The coffeehouse was held in the band room, which has amphitheater seating. There were chairs on all the levels. In front of the chairs, there were little tables with glasses filled with beads for decoration and to make it look a bit like a café—there was also a painting of an outdoor café hanging from the whiteboard at the front of the room. This was kind of funny given that no food or drink was allowed in the room, but there were free refreshments, including actual coffee, on offer in the hallway during intermission.

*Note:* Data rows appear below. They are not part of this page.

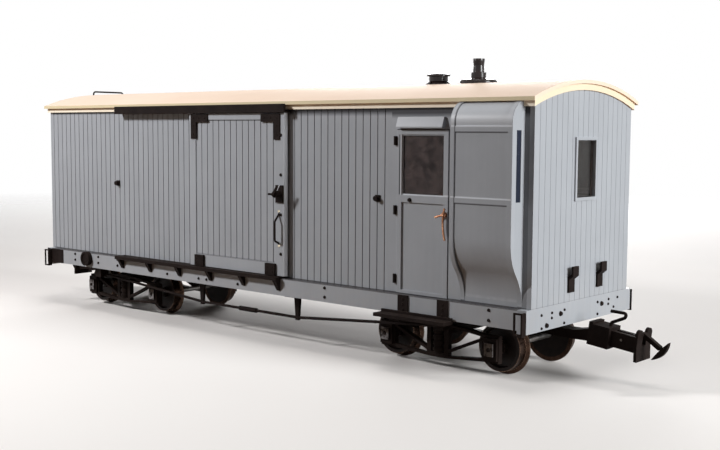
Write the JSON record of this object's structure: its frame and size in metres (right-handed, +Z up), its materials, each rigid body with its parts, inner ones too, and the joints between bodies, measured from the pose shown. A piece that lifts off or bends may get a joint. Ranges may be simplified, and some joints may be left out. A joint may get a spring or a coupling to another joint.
{
  "type": "model narrow gauge bogie brake van",
  "caption": "Model railway goods brake van on two bogies, with plank sides, sliding goods doors, a guard's compartment with side lookouts and chopper couplers.",
  "frame": {"origin": "on the floor under the wheel flanges, at the middle of the van", "axes": "+X along the van towards the guard's end, +Y across to the far side, +Z up"},
  "size_m": [0.4762, 0.116, 0.1562],
  "materials": {
    "grey_body": "satin",
    "cream_roof": "satin",
    "black_iron": "satin",
    "brown_underfloor": "matte",
    "wheel_metal": "blackened, worn treads",
    "axle_steel": "satin",
    "brass": "satin",
    "window_glass": "clear"
  },
  "bodies": {
    "van": {"chimney": "black_iron", "corner_loops": "black_iron", "door_hoods": "black_iron", "door_louvres": "grey_body", "door_rails": "black_iron", "ducket_glass": "window_glass", "duckets": "grey_body", "end_left": "grey_body", "end_right": "grey_body", "end_window_glass": "window_glass", "floor": "grey_body", "footboards": "black_iron", "guard_hinges": "black_iron", "headstocks": "grey_body", "lamp_irons": "black_iron", "lamp_top": "black_iron", "partition": "grey_body", "pivot_screws": "axle_steel", "roof_base": "cream_roof", "roof_cover": "cream_roof", "roof_wire": "black_iron", "side_far": "grey_body", "side_near": "grey_body", "solebar_fittings": "black_iron", "solebars": "grey_body", "truss_frames": "black_iron", "underframe_members": "black_iron", "vacuum_cylinder": "brown_underfloor", "wall_catches": "black_iron"},
    "near_goods_door": {"goods_door_irons_near": "black_iron", "goods_door_near": "grey_body"},
    "far_goods_door": {"goods_door_far": "grey_body", "goods_door_irons_far": "black_iron"},
    "near_guard_door": {"guard_door_near": "grey_body", "guard_glass_near": "window_glass", "guard_lever_near": "brass"},
    "far_guard_door": {"guard_door_far": "grey_body", "guard_glass_far": "window_glass", "guard_lever_far": "brass"},
    "bogie_left": {"bogie_bolster_left": "black_iron", "bogie_sides_left": "black_iron", "coupler_hook_left": "black_iron", "coupler_left": "black_iron", "coupler_wire_left": "black_iron"},
    "bogie_right": {"bogie_bolster_right": "black_iron", "bogie_sides_right": "black_iron", "coupler_hook_right": "black_iron", "coupler_right": "black_iron", "coupler_wire_right": "black_iron"},
    "wheelset_left_outer": {"axle_left_outer": "axle_steel", "wheels_left_outer": "wheel_metal"},
    "wheelset_left_inner": {"axle_left_inner": "axle_steel", "wheels_left_inner": "wheel_metal"},
    "wheelset_right_inner": {"axle_right_inner": "axle_steel", "wheels_right_inner": "wheel_metal"},
    "wheelset_right_outer": {"axle_right_outer": "axle_steel", "wheels_right_outer": "wheel_metal"}
  },
  "joints": [
    {"name": "near_goods_door_slide", "type": "slide", "parent": "van", "child": "near_goods_door", "axis": [-1, 0, 0], "range_m": [0, 0.069]},
    {"name": "far_goods_door_slide", "type": "slide", "parent": "van", "child": "far_goods_door", "axis": [-1, 0, 0], "range_m": [0, 0.069]},
    {"name": "near_guard_door_hinge", "type": "hinge", "parent": "van", "child": "near_guard_door", "pos_m": [0.1127, -0.0466, 0.0797], "axis": [0, 0, -1], "range_deg": [0, 100]},
    {"name": "far_guard_door_hinge", "type": "hinge", "parent": "van", "child": "far_guard_door", "pos_m": [0.1127, 0.0466, 0.0797], "axis": [0, 0, 1], "range_deg": [0, 100]},
    {"name": "left_bogie_swivel", "type": "hinge", "parent": "van", "child": "bogie_left", "pos_m": [-0.13, 0, 0.024], "axis": [0, 0, 1], "range_deg": [-8, 8]},
    {"name": "right_bogie_swivel", "type": "hinge", "parent": "van", "child": "bogie_right", "pos_m": [0.13, 0, 0.024], "axis": [0, 0, 1], "range_deg": [-8, 8]},
    {"name": "left_outer_wheels_spin", "type": "hinge", "parent": "bogie_left", "child": "wheelset_left_outer", "pos_m": [-0.1625, 0, 0.014], "axis": [0, 1, 0], "continuous": true},
    {"name": "left_inner_wheels_spin", "type": "hinge", "parent": "bogie_left", "child": "wheelset_left_inner", "pos_m": [-0.0975, 0, 0.014], "axis": [0, 1, 0], "continuous": true},
    {"name": "right_outer_wheels_spin", "type": "hinge", "parent": "bogie_right", "child": "wheelset_right_outer", "pos_m": [0.1625, 0, 0.014], "axis": [0, 1, 0], "continuous": true},
    {"name": "right_inner_wheels_spin", "type": "hinge", "parent": "bogie_right", "child": "wheelset_right_inner", "pos_m": [0.0975, 0, 0.014], "axis": [0, 1, 0], "continuous": true}
  ]
}
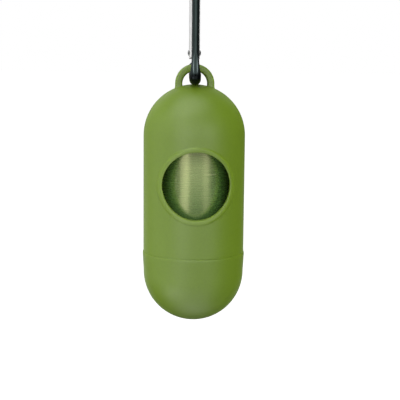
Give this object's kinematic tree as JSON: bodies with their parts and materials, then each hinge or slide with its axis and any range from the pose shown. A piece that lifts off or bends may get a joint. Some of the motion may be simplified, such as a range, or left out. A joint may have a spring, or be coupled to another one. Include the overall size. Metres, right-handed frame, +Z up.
{
  "type": "bag roll dispenser",
  "caption": "Capsule-shaped holder for a roll of small film bags, with a round pull-out window, a screw-on bottom cap, a moulded loop and a spring-gate hook to hang it by.",
  "frame": {"origin": "hang point: the highest point of the inside of the hook, midway across its bar", "axes": "+Z up along the hanging line and the capsule's axis; -Y is the window's side; the hook lies in a vertical plane turned 2 degrees from the YZ plane, with its gate towards +Y, and the loop in the XZ plane"},
  "size_m": [0.0406, 0.0409, 0.1444],
  "materials": {
    "shell_plastic": "satin moulded plastic, moss green",
    "cap_plastic": "satin moulded plastic, moss green",
    "bag_film": "thin glossy film, wound, with fine creases",
    "cardboard": "raw cardboard",
    "hook_metal": "dark gunmetal, satin anodised",
    "gate_metal": "bare, bright",
    "rivet_steel": "plain steel",
    "spring_steel": "bright wire"
  },
  "bodies": {
    "hook": {"carabiner_frame": "hook_metal"},
    "gate": {"carabiner_gate": "gate_metal", "gate_rivet": "rivet_steel", "latch_pin": "rivet_steel", "gate_spring": "spring_steel"},
    "plunger": {"spring_plunger": "spring_steel"},
    "shell": {"upper_shell": "shell_plastic"},
    "roll_carrier": {"roll_core": "cardboard"},
    "cap": {"bottom_cap": "cap_plastic"},
    "bags": {"bag_01": "bag_film", "bag_02": "bag_film", "bag_03": "bag_film", "bag_04": "bag_film", "bag_05": "bag_film", "bag_06": "bag_film", "bag_07": "bag_film", "bag_08": "bag_film", "bag_09": "bag_film", "bag_10": "bag_film", "bag_11": "bag_film", "bag_12": "bag_film", "bag_13": "bag_film", "bag_14": "bag_film", "bag_15": "bag_film"}
  },
  "joints": [
    {"name": "gate_hinge", "type": "hinge", "parent": "hook", "child": "gate", "pos_m": [0.0004, 0.01149, -0.0338], "axis": [0.9994, -0.0349, 0], "range_deg": [0, 25], "stiffness_Nm_per_rad": 0.001, "springref_deg": -148.97},
    {"name": "plunger_slide", "type": "slide", "parent": "gate", "child": "plunger", "axis": [0, 0, 1], "range_m": [0, 0.00049303], "deforming": ["gate_spring"]},
    {"name": "shell_swing", "type": "hinge", "parent": "hook", "child": "shell", "pos_m": [0, 0, -0.04325], "axis": [0.0349, 0.9994, 0], "range_deg": [-80, 80]},
    {"name": "cap_draw", "type": "slide", "parent": "shell", "child": "roll_carrier", "axis": [0, 0, -1], "range_m": [0, 0.055]},
    {"name": "cap_turn", "type": "hinge", "parent": "roll_carrier", "child": "cap", "pos_m": [0, 0, -0.12], "axis": [0, 0, -1], "range_deg": [0, 1650.2]},
    {"name": "roll_spin", "type": "hinge", "parent": "roll_carrier", "child": "bags", "pos_m": [0, 0, -0.099], "axis": [0, 0, 1], "continuous": true}
  ],
  "couplings": [
    {"joint": "gate_hinge", "follows": "plunger_slide", "rad_per_m": 885},
    {"joint": "cap_turn", "follows": "cap_draw", "rad_per_m": 523.6}
  ]
}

For a couple hours kids played classical and folk tunes on the violin and sang songs by Adele, Christina Aguilera, and Cyndi Lauper as well as one from The Greatest Showman. There was a beginners’ rock band and an accomplished jazz combo. A seventh-grader I’ve known since he and North were toddlers waiting with their parents at their older brothers’ elementary school bus stop did a fantastic job playing a song called “Riley’s Rhapsody” on the keyboard. Nearly every kid who performed was very talented. It was a nice evening. Zoë left with us and we went out for pizza at Pete’s in Silver Spring, then home, where everyone got to bed at least an hour after his, her, or their bedtime.
The next night we were out even later, attending Sankofa, a celebration of Black History Month at Noah’s school. The framing device was a tour group going through the National Museum of African American History and Culture. Actors dressed as statues of people featured in the museum would be wheeled out on platforms and then they’d step off the platform and speak. As the visitors moved through the museum, there were music, dance, and poetry performances. There were hundreds of kids in the cast and the display of talent and the thought and creativity that went into the script was just astounding.
As enjoyable as these performances were, I can’t say I was completely relaxed about two consecutive late nights because other than snow days, bedtime is one of my biggest hang ups. I’m getting better about it, though, as evidenced by the fact that I agreed to these plans.
And as you know, things happen. That’s all they ever do.